◆ What is asked
Restate word for word the lines beginning at the one that contains "Write the build123d" and ending at the one that contains "driver_throat_radius = 12.7"; include both and nothing else.

◆ Supplied data

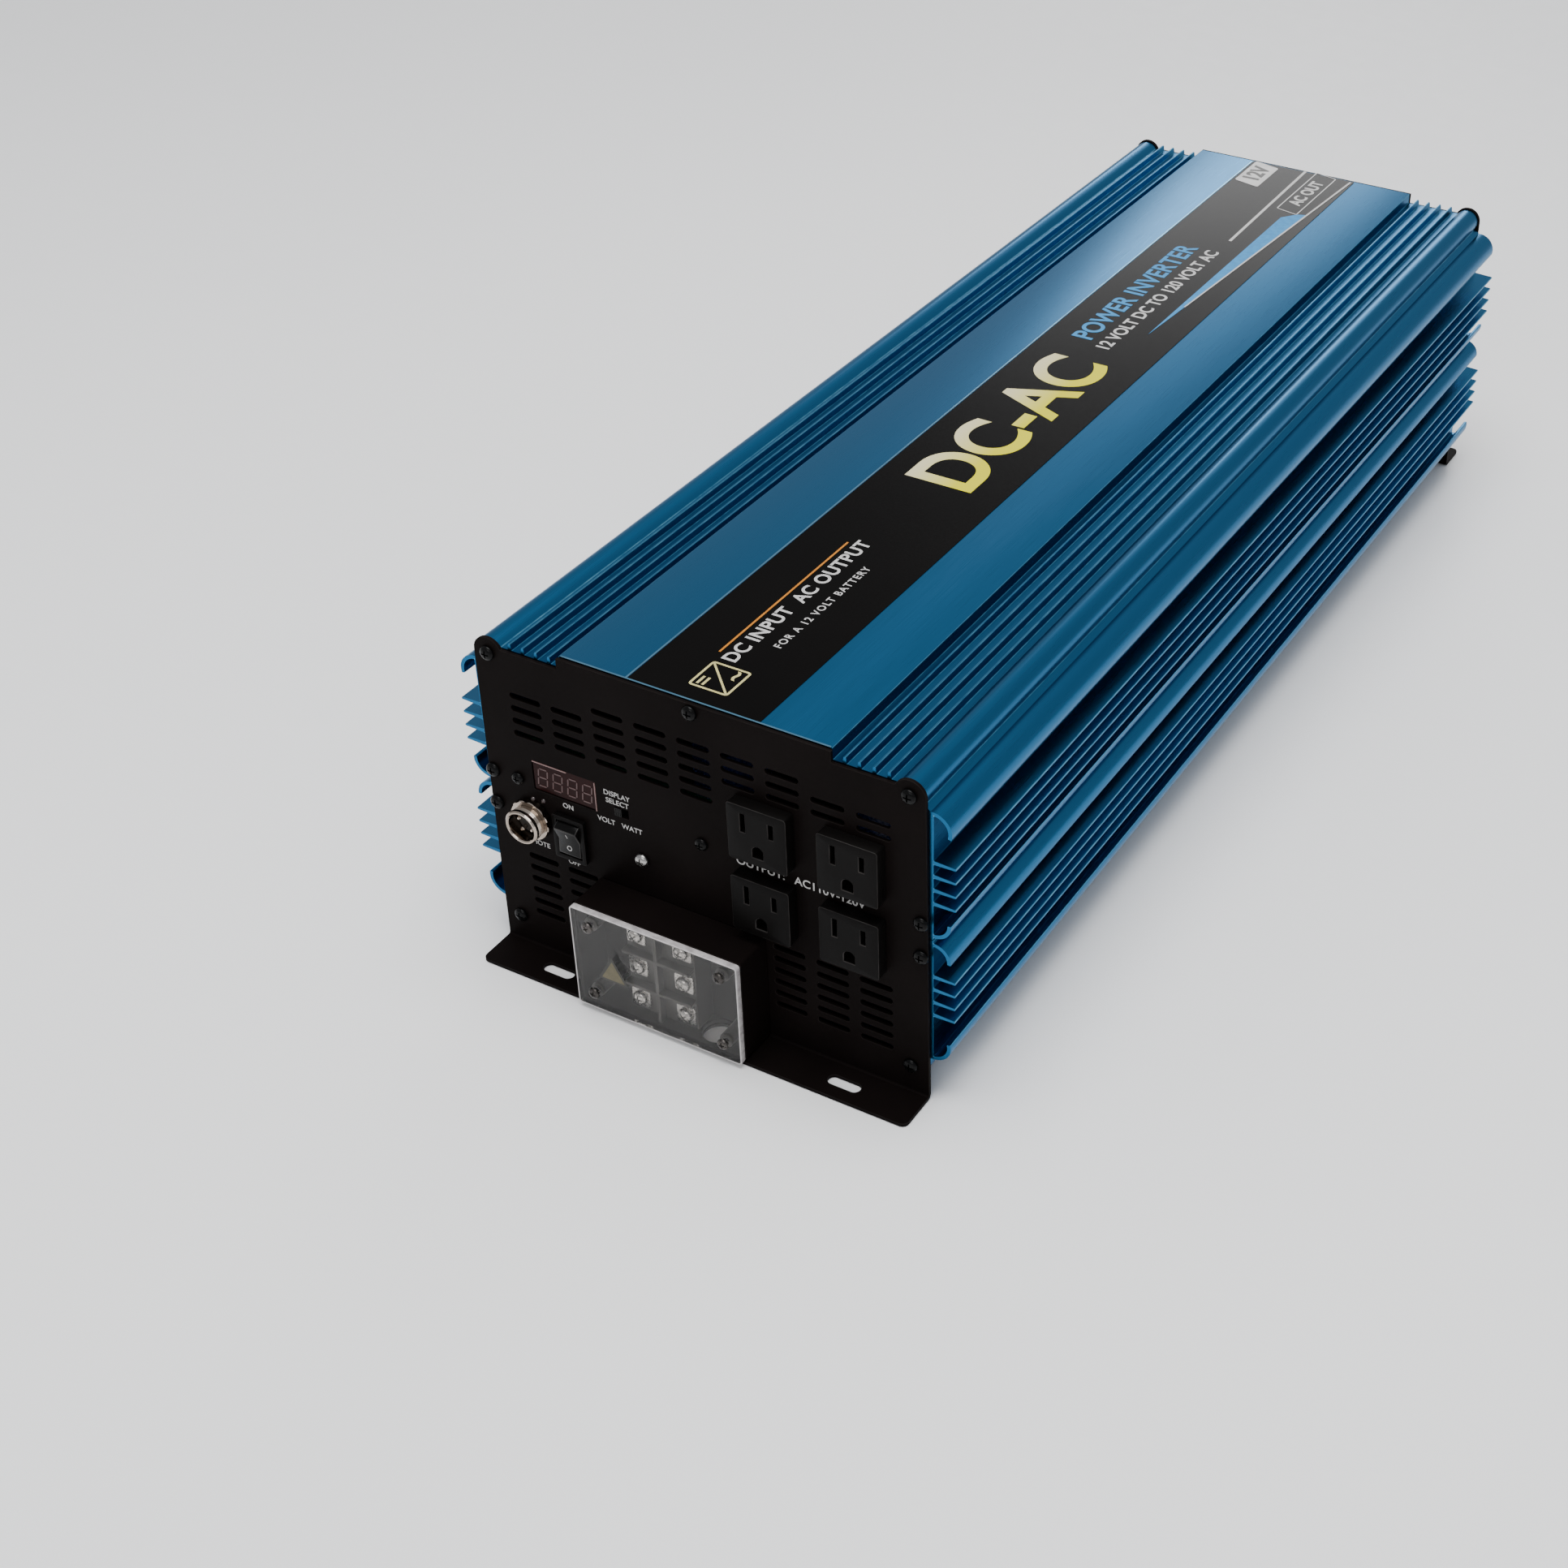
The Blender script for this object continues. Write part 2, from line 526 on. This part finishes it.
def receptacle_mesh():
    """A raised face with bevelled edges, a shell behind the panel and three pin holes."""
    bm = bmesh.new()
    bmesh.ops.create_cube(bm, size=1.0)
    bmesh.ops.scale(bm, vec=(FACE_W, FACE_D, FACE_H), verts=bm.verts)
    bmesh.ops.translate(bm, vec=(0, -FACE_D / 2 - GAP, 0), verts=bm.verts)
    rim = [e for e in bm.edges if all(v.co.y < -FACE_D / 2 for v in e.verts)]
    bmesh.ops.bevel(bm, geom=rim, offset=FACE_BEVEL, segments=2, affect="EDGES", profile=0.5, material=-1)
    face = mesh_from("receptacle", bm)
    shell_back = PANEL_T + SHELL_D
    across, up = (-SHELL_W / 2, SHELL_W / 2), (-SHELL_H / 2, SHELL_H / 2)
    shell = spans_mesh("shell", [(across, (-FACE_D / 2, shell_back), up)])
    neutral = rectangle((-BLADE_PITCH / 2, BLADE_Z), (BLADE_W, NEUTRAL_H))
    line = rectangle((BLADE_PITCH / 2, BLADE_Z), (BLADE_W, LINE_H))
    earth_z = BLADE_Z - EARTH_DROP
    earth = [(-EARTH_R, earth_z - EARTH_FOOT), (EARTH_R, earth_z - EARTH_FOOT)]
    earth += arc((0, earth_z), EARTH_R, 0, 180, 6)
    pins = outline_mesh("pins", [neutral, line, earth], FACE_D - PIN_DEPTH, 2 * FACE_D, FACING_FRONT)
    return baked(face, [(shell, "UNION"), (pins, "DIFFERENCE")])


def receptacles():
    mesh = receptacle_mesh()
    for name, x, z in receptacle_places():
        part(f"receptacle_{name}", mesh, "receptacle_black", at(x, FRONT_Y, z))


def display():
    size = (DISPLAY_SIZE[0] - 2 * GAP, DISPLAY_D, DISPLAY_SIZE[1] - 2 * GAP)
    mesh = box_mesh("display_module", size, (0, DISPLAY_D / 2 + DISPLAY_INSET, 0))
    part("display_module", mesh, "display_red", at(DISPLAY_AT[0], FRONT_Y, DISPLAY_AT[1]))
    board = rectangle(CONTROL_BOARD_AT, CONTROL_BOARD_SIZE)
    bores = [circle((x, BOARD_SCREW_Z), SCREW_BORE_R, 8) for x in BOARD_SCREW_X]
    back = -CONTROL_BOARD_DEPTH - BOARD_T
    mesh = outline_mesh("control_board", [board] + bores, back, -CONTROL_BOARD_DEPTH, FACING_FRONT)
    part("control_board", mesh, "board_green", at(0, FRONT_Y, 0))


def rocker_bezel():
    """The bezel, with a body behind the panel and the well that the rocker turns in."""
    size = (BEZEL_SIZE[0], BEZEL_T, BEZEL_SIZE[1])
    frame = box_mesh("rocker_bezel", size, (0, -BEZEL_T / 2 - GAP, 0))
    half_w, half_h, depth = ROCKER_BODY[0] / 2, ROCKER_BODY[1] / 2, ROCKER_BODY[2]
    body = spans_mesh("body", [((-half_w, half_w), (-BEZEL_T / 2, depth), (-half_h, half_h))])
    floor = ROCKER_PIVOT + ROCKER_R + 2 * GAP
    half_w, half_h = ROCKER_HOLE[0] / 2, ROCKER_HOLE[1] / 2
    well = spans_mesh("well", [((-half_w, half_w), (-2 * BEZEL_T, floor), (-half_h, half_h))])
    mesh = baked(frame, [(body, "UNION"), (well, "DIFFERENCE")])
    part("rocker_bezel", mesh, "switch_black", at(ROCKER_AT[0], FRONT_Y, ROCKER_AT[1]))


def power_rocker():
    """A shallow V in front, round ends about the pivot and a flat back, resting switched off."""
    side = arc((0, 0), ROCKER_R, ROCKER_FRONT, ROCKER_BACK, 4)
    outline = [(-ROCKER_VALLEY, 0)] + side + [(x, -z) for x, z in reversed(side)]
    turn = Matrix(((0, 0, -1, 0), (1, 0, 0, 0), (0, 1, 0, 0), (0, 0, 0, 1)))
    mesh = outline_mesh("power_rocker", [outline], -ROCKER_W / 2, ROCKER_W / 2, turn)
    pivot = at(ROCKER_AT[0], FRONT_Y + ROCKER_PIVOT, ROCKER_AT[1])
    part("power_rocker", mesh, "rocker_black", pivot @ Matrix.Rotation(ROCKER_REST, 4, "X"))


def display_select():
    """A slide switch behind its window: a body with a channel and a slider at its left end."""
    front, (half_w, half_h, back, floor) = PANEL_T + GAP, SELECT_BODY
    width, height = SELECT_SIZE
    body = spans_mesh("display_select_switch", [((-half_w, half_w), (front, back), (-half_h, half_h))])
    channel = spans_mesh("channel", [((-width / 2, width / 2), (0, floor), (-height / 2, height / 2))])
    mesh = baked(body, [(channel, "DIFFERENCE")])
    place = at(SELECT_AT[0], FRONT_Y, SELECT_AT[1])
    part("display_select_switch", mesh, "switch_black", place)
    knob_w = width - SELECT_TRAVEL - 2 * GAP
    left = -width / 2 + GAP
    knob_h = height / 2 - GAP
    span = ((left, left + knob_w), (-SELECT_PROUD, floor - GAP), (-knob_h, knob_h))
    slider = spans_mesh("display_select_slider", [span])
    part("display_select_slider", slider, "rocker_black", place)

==

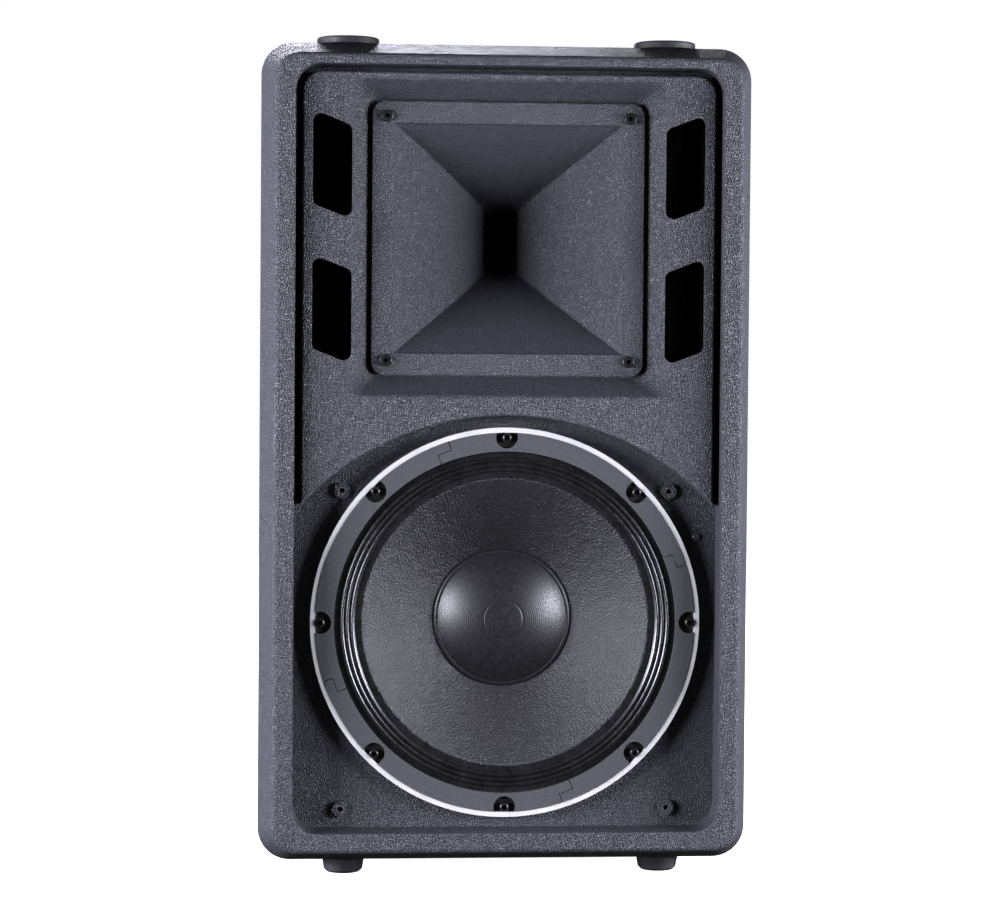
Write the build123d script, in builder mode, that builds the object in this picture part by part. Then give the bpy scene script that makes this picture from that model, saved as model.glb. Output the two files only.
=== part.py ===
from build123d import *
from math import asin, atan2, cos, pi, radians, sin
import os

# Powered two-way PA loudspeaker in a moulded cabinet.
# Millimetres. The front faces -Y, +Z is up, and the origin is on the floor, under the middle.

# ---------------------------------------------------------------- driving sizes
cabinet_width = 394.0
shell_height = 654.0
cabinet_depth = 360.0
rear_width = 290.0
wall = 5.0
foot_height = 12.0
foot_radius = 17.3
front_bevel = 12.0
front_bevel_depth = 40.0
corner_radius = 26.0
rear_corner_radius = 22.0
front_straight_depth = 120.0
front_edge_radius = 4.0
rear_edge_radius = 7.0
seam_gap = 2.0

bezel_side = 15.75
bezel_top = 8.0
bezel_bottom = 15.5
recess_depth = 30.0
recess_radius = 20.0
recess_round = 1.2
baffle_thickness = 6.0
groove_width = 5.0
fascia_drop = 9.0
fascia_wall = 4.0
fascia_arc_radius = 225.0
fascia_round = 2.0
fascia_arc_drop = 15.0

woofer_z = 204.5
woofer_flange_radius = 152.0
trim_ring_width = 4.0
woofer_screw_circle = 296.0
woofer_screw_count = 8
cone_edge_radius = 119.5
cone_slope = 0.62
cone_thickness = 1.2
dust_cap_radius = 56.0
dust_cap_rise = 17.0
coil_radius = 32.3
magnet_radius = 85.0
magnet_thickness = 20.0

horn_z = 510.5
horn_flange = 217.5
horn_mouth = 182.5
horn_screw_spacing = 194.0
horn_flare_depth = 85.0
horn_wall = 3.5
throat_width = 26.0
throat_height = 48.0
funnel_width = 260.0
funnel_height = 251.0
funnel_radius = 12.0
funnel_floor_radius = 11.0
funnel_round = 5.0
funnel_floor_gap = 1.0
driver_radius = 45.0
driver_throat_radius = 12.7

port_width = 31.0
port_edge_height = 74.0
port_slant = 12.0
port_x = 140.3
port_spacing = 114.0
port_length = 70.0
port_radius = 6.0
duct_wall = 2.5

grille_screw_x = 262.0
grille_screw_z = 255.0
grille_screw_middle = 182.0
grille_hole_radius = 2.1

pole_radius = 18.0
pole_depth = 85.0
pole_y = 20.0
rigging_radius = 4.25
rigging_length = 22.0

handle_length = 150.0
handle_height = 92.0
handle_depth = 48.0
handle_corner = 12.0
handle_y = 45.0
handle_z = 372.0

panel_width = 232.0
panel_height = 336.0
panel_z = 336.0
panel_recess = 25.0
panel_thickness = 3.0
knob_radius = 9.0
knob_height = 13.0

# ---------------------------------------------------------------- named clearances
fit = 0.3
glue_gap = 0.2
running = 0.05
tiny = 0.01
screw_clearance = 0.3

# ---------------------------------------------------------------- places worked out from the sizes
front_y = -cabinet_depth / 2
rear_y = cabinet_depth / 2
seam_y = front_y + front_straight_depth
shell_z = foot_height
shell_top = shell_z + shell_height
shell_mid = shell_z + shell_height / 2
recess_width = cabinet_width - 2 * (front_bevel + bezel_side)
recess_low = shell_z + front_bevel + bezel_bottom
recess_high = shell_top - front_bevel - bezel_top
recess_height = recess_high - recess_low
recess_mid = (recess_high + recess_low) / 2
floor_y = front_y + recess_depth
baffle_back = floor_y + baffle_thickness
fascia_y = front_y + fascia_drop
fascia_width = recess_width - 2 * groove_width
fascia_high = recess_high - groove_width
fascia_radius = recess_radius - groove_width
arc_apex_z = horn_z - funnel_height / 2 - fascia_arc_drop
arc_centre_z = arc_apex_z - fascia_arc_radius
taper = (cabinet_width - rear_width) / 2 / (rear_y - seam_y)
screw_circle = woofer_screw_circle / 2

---

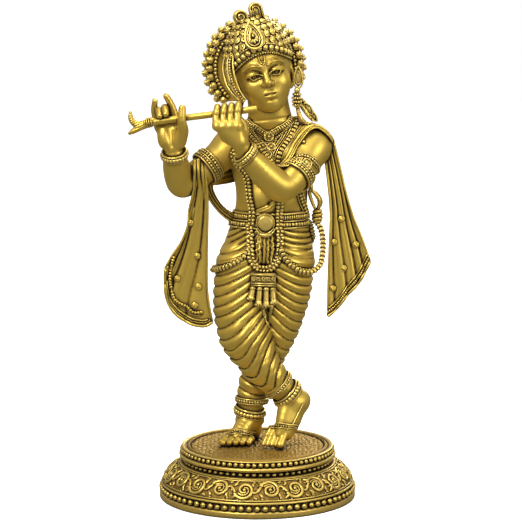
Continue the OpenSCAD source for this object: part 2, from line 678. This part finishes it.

◆ Full solution
Write the build123d script, in builder mode, that builds the object in this picture part by part. Then give the bpy scene script that makes this picture from that model, saved as model.glb. Output the two files only.
=== part.py ===
from build123d import *
from math import asin, atan2, cos, pi, radians, sin
import os

# Powered two-way PA loudspeaker in a moulded cabinet.
# Millimetres. The front faces -Y, +Z is up, and the origin is on the floor, under the middle.

# ---------------------------------------------------------------- driving sizes
cabinet_width = 394.0
shell_height = 654.0
cabinet_depth = 360.0
rear_width = 290.0
wall = 5.0
foot_height = 12.0
foot_radius = 17.3
front_bevel = 12.0
front_bevel_depth = 40.0
corner_radius = 26.0
rear_corner_radius = 22.0
front_straight_depth = 120.0
front_edge_radius = 4.0
rear_edge_radius = 7.0
seam_gap = 2.0

bezel_side = 15.75
bezel_top = 8.0
bezel_bottom = 15.5
recess_depth = 30.0
recess_radius = 20.0
recess_round = 1.2
baffle_thickness = 6.0
groove_width = 5.0
fascia_drop = 9.0
fascia_wall = 4.0
fascia_arc_radius = 225.0
fascia_round = 2.0
fascia_arc_drop = 15.0

woofer_z = 204.5
woofer_flange_radius = 152.0
trim_ring_width = 4.0
woofer_screw_circle = 296.0
woofer_screw_count = 8
cone_edge_radius = 119.5
cone_slope = 0.62
cone_thickness = 1.2
dust_cap_radius = 56.0
dust_cap_rise = 17.0
coil_radius = 32.3
magnet_radius = 85.0
magnet_thickness = 20.0

horn_z = 510.5
horn_flange = 217.5
horn_mouth = 182.5
horn_screw_spacing = 194.0
horn_flare_depth = 85.0
horn_wall = 3.5
throat_width = 26.0
throat_height = 48.0
funnel_width = 260.0
funnel_height = 251.0
funnel_radius = 12.0
funnel_floor_radius = 11.0
funnel_round = 5.0
funnel_floor_gap = 1.0
driver_radius = 45.0
driver_throat_radius = 12.7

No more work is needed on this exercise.